C'est une terrible histoire de famille où deux frères, Etéocle et Polynice, se sont entre-tués ; le premier défendant son oncle le roi Créon, l'autre la mémoire de son père Oedipe. Créon décrète que Polynice, le rebelle, restera sans sépulture. Mais, enfreignant l'ordre royal, Antigone tente d'enterrer son frère malgré les conseils de sa soeur Ismène. Ici se scellera le destin tragique des quatre enfants issus de la lignée incestueuse d'Oedipe et Jocaste.

Passionnée et poursuivant un objectif paraissant absurde pour un esprit rationnel (puisqu'elle renonce à la vie pour défendre un mort), Antigone ouvre plusieurs débats sur la vie, le pouvoir et ses abus, la rébellion. J'ai vu dans cette pièce une succession d'affrontements exemplaires entre les discours raisonnables d'Ismène, Hémon et Tyrésias, et les entêtements inébranlables d'Antigone et de Créon, tous deux aveuglés par la passion. Quant au choryphée, il intervient calmement pour préciser les débats. 

 

Les dialogues commencent par un exposé des griefs, puis viennent des phrases brèves et incisives, sonnant comme des échanges de balles où Sophocle nous interpelle à 2500 ans de distance. Ismène se désespère de ne pas réussir à dissuader sa soeur de son projet mortifère : "De choses froides, voilà de quoi ton coeur est chaud". Entre Créon et Antigone, deux sens du devoir s'affrontent (la morale chez l'une, le pouvoir despote chez l'autre) dans une lutte très dure. Antigone sera condamnée à être immédiatement emmurée vivante... Hémon, son fiancé, fils de Créon, échoue à la sauver et critique violemment son père "Il n'est pas d'Etat qui soit la chose d'un homme seul". Quant au devin Tyrésias, intermédiaire aveugle entre les dieux et les hommes, il utilisera toute sa sagesse pour faire fléchir le roi, mais trop tard. Les dieux sont contrariés et le chaos annoncé est en route, semant la mort autour de Créon, impuissant et désespéré. On ne peut s'empêcher de faire le lien avec certaines de nos obstinations contemporaines, créatrices de discordes et de désastres.

 

La récente traduction utilisée dans cette pièce est percutante et accessible, avec des images fortes, parfois crues. Sur un texte magnifique plein de poésie violente, Lili Sagit campe une Antigone sensible mais déterminée, qui peut à la fois dire qu'elle n'était "pas faite pour haïr mais pour aimer" et que la mort ne lui serait pas "fatale". Les acteurs jouent sans masque. Le choeur, caché, ne m'a pas vraiment convaincue. J'ai aussi regretté que les costumes, créés dans un esprit d'évocation dépouillée, soient dans un état si négligé que cela m'a bien souvent gênée pendant la représentation. La tenue du garde m'a un peu étonnée par son aspect grotesque, mais peut-être est-ce voulu pour ce personnage craintif, servile et comique.

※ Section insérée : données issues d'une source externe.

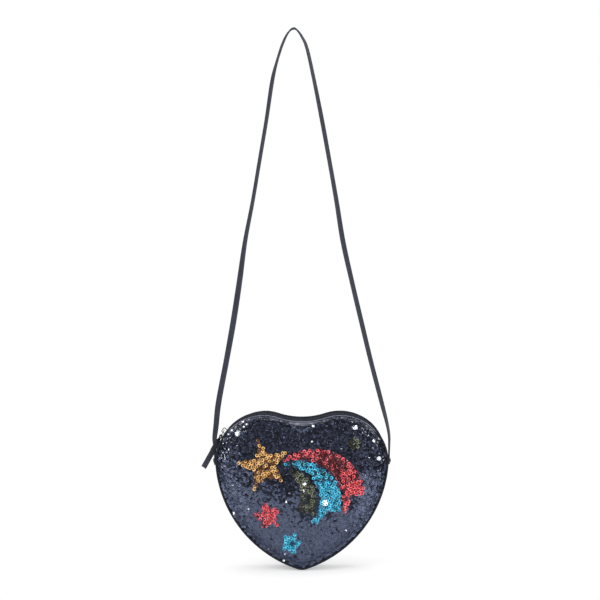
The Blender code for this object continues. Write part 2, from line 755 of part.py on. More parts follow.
def make_slider(zip_axis):
    """The zip slider: two flanged plates joined by a post, with a bridge that the pull hangs on."""
    top_under = TEETH_TOP_INSET - GAP
    top = top_under - PLATE_THICKNESS
    bottom_over = TEETH_BOTTOM_INSET + GAP
    bottom = bottom_over + PLATE_THICKNESS
    edge = SLIDER_WIDTH / 2
    lip = edge - FLANGE_THICKNESS
    post = POST_WIDTH / 2
    upper_lip = TAPE_INSET - GAP
    lower_lip = TAPE_INSET + TAPE_THICKNESS + GAP
    half = [
        (top, edge),
        (upper_lip, edge),
        (upper_lip, lip),
        (top_under, lip),
        (top_under, post),
        (bottom_over, post),
        (bottom_over, lip),
        (lower_lip, lip),
        (lower_lip, edge),
        (bottom, edge),
    ]
    corners = half + [(inset, -y) for inset, y in reversed(half)]
    sections = []
    for step in range(SLIDER_STEPS + 1):
        angle = SLIDER_ANGLE + SLIDER_REACH * (2 * step / SLIDER_STEPS - 1)
        sections.append([((LOBE_RADIUS - inset) * math.cos(angle), y, (LOBE_RADIUS - inset) * math.sin(angle))
                         for inset, y in corners])
    points, faces = loft(sections)
    slider = piece("zip_slider", points, faces, "zip_metal", zip_axis, SHARP_ANGLE)
    outer = BRIDGE_LENGTH / 2
    inner = outer - BRIDGE_WIRE
    arch = [
        (-outer, -PLATE_THICKNESS / 2),
        (-outer, BRIDGE_HEIGHT),
        (-inner, BRIDGE_HEIGHT + BRIDGE_WIRE),
        (inner, BRIDGE_HEIGHT + BRIDGE_WIRE),
        (outer, BRIDGE_HEIGHT),
        (outer, -PLATE_THICKNESS / 2),
        (inner, -PLATE_THICKNESS / 2),
        (inner, BRIDGE_HEIGHT),
        (-inner, BRIDGE_HEIGHT),
        (-inner, -PLATE_THICKNESS / 2),
    ]
    corners = [slider_frame(along, rise) for along, rise in arch]
    bridge = cutter("slider_bridge", *prism(corners, -BRIDGE_WIDTH / 2, BRIDGE_WIDTH / 2), zip_axis)
    boolean(slider, bridge, "UNION")


def wire_loop(corners, radius):
    """A closed wire through flat corners, mitred at each, in the plane of x and y."""
    sections = []
    for index, corner in enumerate(corners):
        here = Vector(corner)
        before = (here - Vector(corners[index - 1])).normalized()
        after = (Vector(corners[(index + 1) % len(corners)]) - here).normalized()
        side_before = Vector((-before.y, before.x))
        side_after = Vector((-after.y, after.x))
        bisector = (side_before + side_after).normalized()
        stretch = radius / bisector.dot(side_before)
        ring = []
        for angle in round_angles(WIRE_SIDES):
            flat = here + bisector * stretch * math.cos(angle)
            ring.append((flat.x, flat.y, radius * math.sin(angle)))
        sections.append(ring)
    return loft(sections, True)


def pull_rotation():
    """Turn from the pull's own frame (x along it, y along its bar) to the bag's."""
    along = Vector((math.cos(PULL_SLOPE) * math.cos(PULL_YAW), -math.sin(PULL_YAW),
                    math.sin(PULL_SLOPE) * math.cos(PULL_YAW)))
    bar = Vector((math.cos(PULL_SLOPE) * math.sin(PULL_YAW), math.cos(PULL_YAW),
                  math.sin(PULL_SLOPE) * math.sin(PULL_YAW)))
    across = along.cross(bar)
    return Matrix((along, bar, across)).transposed()


def make_pull(zip_axis):
    """The pull: a wire ring on the slider's bridge and a folded leather tab on the ring."""
    bar_x, bar_z = slider_frame(0.0, BAR_RISE)
    ring_axis = axis_empty("ring_axis", (bar_x, 0.0, bar_z), zip_axis)
    ring_axis.rotation_euler = pull_rotation().to_euler()
    narrow = RING_TOP_WIDTH / 2
    wide = RING_BOTTOM_WIDTH / 2
    cut = RING_CORNER
    corners = [
        (0.0, -narrow + cut / 2),
        (0.0, narrow - cut / 2),
        (cut, narrow),
        (RING_LENGTH - cut, wide),
        (RING_LENGTH, wide - cut),
        (RING_LENGTH, -wide + cut),
        (RING_LENGTH - cut, -wide),
        (cut, -narrow),
    ]
    points, faces = wire_loop(corners, WIRE_RADIUS)
    piece("pull_ring", points, faces, "zip_metal", ring_axis, SOFT_ANGLE)
    tab_axis = axis_empty("tab_axis", (RING_LENGTH, 0.0, 0.0), ring_axis)
    pinch = TAB_PINCH / 2
    width = TAB_WIDTH / 2
    ply = TAB_THICKNESS
    eye = WIRE_RADIUS + GAP + EYE_WALL
    stations = [
        (-eye, pinch, -eye * 0.6, eye * 0.6, 0.0),
        (-eye * 0.6, pinch, -eye, eye, 0.0),
        (eye * 0.8, pinch, -eye, eye, 0.0),
    ]
    for step in range(1, NECK_STEPS + 1):
        share = step / NECK_STEPS
        half = pinch + (width - pinch) * share
        stations.append((eye + (TAB_NECK - eye) * share, half, -ply, ply, share))
    stations += [
        (TAB_FOLD_LENGTH, width, -ply, ply, 1.0),
        (TAB_FOLD_LENGTH + ply / 2, width, 0.0, ply, 1.0),
        (TAB_LENGTH, width, 0.0, ply, 1.0),
    ]
    sections = []
    for x, half, low, high, share in stations:
        twist = Matrix.Rotation(TAB_TWIST * share ** 2 * (3 - 2 * share), 3, "X")
        ring = [(x, -half, low), (x, half, low), (x, half, high), (x, -half, high)]
        sections.append([tuple(twist @ Vector(corner)) for corner in ring])
    points, faces = loft(sections)
    tab = piece("pull_tab", points, faces, "dark_leather", tab_axis, SHARP_ANGLE)
    radius = WIRE_RADIUS + GAP
    rings = []
    for y in (-TAB_WIDTH, TAB_WIDTH):
        rings.append([(radius * math.cos(angle), y, radius * math.sin(angle))
                      for angle in round_angles(ROUND_SIDES // 2)])
    boolean(tab, cutter("tab_eye", *loft(rings), tab_axis))


# The strap

def smooth_between(before, start, end, after, share):
    """A place between start and end on the smooth curve through four places in a row."""
    place = []
    for p_0, p_1, p_2, p_3 in zip(before, start, end, after):
        cubic = 2 * p_1 + (p_2 - p_0) * share
        cubic += (2 * p_0 - 5 * p_1 + 4 * p_2 - p_3) * share ** 2
        cubic += (3 * p_1 - p_0 - 3 * p_2 + p_3) * share ** 3
        place.append(cubic / 2)
    return tuple(place)


def leg_places(leg, rivet):
    """Places along one leg, each at its share of the straight line down to the rivet."""
    return [(rivet[0] * share + bow, y, rivet[2] * share, turn) for share, bow, y, turn in leg]


def tail_end(rivet, follow):
    """The strap's end, in line with the leg on the far side of its rivet."""
    down = (Vector(rivet[:3]) - Vector(follow[:3])).normalized()
    return (*(Vector(rivet[:3]) + down * STRAP_TAIL), 0.0)


def strap_stations():
    """Centre of the strap and the turn of its face, from the left tail over the top to the right tail."""
    left_rivet = (BAG_SHIFT - STRAP_CENTRE_X, 0.0, -STRAP_DROP, 0.0)
    right_rivet = (BAG_SHIFT + STRAP_CENTRE_X, 0.0, -STRAP_DROP, 0.0)
    middle = (0.0, 0.0, 0.0, 0.0)
    left_leg = leg_places(LEFT_LEG, left_rivet)
    right_leg = leg_places(RIGHT_LEG, right_rivet)
    places = [left_rivet, *left_leg, middle, *right_leg, right_rivet]
    stations = []
    for index in range(1, len(places) - 2):
        start, end = places[index], places[index + 1]
        length = (Vector(end[:3]) - Vector(start[:3])).length
        steps = max(2, round(length / STRAP_STEP))
        for step in range(steps):
            stations.append(smooth_between(places[index - 1], start, end, places[index + 2], step / steps))
    stations.append(places[-2])
    stations = [left_rivet] + stations + [right_rivet]
    return [tail_end(left_rivet, left_leg[0])] + stations + [tail_end(right_rivet, right_leg[-1])]


def make_strap():
    """One flat strap over the hanging point, twisted a little on its way down, with a hole at each rivet."""
    stations = strap_stations()
    lift = Vector((0.0, 0.0, STRAP_THICKNESS / 2))
    sections = []
    for index, (x, y, z, turn) in enumerate(stations):
        here = Vector((x, y, z))
        before = Vector(stations[max(0, index - 1)][:3])
        after = Vector(stations[min(len(stations) - 1, index + 1)][:3])
        along = (after - before).normalized()
        wide = Vector((0.0, 1.0, 0.0))
        wide = (wide - along * wide.dot(along)).normalized()
        wide = Matrix.Rotation(math.radians(turn), 3, along) @ wide
        thick = along.cross(wide)
        half_wide = wide * STRAP_WIDTH / 2
        half_thick = thick * STRAP_THICKNESS / 2
        outer = [half_wide + half_thick, half_thick - half_wide]
        inner = [-half_wide - half_thick, half_wide - half_thick]
        sections.append([tuple(here + corner + lift) for corner in outer + inner])
    points, faces = loft(sections)
    strap = piece("strap", points, faces, "dark_leather", None, SOFT_ANGLE)
    guide = axis_empty("strap_hole_axis", (BAG_SHIFT, 0.0, HINGE_Z))
    for name, side in (("left", -1), ("right", 1)):
        boolean(strap, x_cylinder("strap_hole_" + name, RIVET_RADIUS + RIVET_CLEARANCE, side, guide))


def main():
    clear_scene()
    make_strap()
    bag = axis_empty("bag_axis", (BAG_SHIFT, 0.0, HINGE_Z))
    make_front(bag)
    make_front_filling(bag)
    make_back(bag)
    make_piping(bag)
    make_gusset(bag)
    make_rivets(bag)
    make_zip(bag)
    zip_axis = axis_empty("zip_axis", (-LOBE_OFFSET, 0.0, 0.0), bag)
    make_slider(zip_axis)
    make_pull(zip_axis)


main()
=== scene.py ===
"""A child's heart-shaped crossbody bag with a sequinned front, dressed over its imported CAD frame."""

import json
import math
from functools import cache

import bmesh
import bpy
from mathutils import Matrix, Vector


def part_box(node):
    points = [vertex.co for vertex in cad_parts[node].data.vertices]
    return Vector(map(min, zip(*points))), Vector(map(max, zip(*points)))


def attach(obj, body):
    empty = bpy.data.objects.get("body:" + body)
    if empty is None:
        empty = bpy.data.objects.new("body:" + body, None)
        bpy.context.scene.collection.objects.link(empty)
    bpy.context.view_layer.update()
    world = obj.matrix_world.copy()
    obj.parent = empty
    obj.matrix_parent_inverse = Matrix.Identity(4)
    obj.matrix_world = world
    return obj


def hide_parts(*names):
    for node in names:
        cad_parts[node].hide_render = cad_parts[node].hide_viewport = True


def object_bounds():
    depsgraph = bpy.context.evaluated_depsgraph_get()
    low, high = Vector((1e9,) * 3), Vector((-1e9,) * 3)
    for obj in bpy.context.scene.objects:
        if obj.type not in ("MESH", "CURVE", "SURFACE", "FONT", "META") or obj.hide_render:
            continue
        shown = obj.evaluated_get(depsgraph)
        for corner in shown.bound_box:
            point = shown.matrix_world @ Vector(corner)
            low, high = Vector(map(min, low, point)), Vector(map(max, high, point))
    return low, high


bl_info = {
    "name": "Heart Crossbody Bag",
    "version": (1, 0, 0),
    "blender": (4, 5, 0),
    "location": "View3D > Sidebar > Heart Bag",
    "description": "Builds the sequinned heart bag, its zip, strap and studio stage",
    "category": "Object",
}

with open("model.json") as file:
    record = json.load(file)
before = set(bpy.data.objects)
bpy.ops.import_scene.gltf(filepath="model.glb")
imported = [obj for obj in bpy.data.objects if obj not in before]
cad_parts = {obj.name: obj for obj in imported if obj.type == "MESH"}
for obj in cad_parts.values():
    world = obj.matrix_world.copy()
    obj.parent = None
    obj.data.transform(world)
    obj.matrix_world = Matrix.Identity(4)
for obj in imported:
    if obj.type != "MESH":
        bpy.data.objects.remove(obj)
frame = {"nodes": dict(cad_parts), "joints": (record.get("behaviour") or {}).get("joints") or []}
CAD_BOX = [list(corner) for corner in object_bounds()]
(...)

Experte dans la création d'Antigone de Sophocle, Damiane Goudet a réalisé ici une mise en scène simple qui a le mérite de rendre cette pièce accessible à un public non initié. Ces personnages tourmentés sont impliqués dans une vie politique qui scelle leur destin avec l'aide des dieux. Il me semble intéressant, à l'heure actuelle, d'écouter cette pièce qui se termine sur ces mots "Les discours hautains apportent des coups aux orgueilleux : leur châtiment avec les ans se mue en sagesse". Ce spectacle peut, à mon avis, être une source de débats enrichissants sur l'Antiquité grecque, les passions et le pouvoir, pour tous les publics curieux, y compris en milieu scolaire.